9. Which women from these nations are connected to the royal house of Israel?

  • In the previous Midrash we saw Ruth. She was from Moab – the son of the Elder daughter. Here is the Amonite queen of Judah: (Amon/Ben Ami was the son of the younger daughter.)
(כא) וּרְחַבְעָם֙ בֶּן־שְׁלֹמֹ֔ה מָלַ֖ךְ בִּֽיהוּדָ֑ה בֶּן־אַרְבָּעִ֣ים וְאַחַ֣ת שָׁנָה֩ רְחַבְעָ֨ם בְּמָלְכ֜וֹ וּֽשֲׁבַ֨ע עֶשְׂרֵ֥ה שָׁנָ֣ה ׀ מָלַ֣ךְ בִּירוּשָׁלִַ֗ם הָ֠עִיר אֲשֶׁר־בָּחַ֨ר יְהוָ֜ה לָשׂ֨וּם אֶת־שְׁמ֥וֹ שָׁם֙ מִכֹּל֙ שִׁבְטֵ֣י יִשְׂרָאֵ֔ל וְשֵׁ֣ם אִמּ֔וֹ נַעֲמָ֖ה הָעַמֹּנִֽית׃

(21) Meanwhile, Rehoboam son of Solomon had become king in Judah. Rehoboam was forty-one years old when he became king, and he reigned seventeen years in Jerusalem—the city the LORD had chosen out of all the tribes of Israel to establish His name there. His mother’s name was Naamah the Ammonitess.

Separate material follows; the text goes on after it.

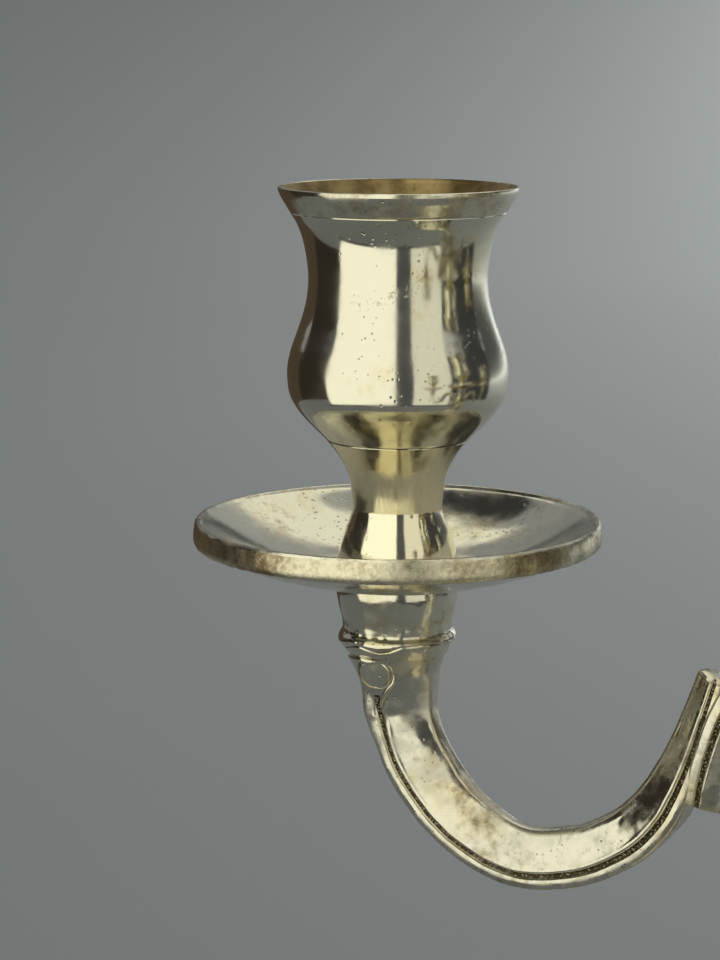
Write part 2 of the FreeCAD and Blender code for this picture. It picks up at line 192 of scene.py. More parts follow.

10. So, how did the rabbis view the proactive approach and acts of the daughters of Lot?

  • Taking this one step farther: Remember the prohibitions against allowing these nations to enter the community of the Israelites? How does that sit with the rabbinic writings above?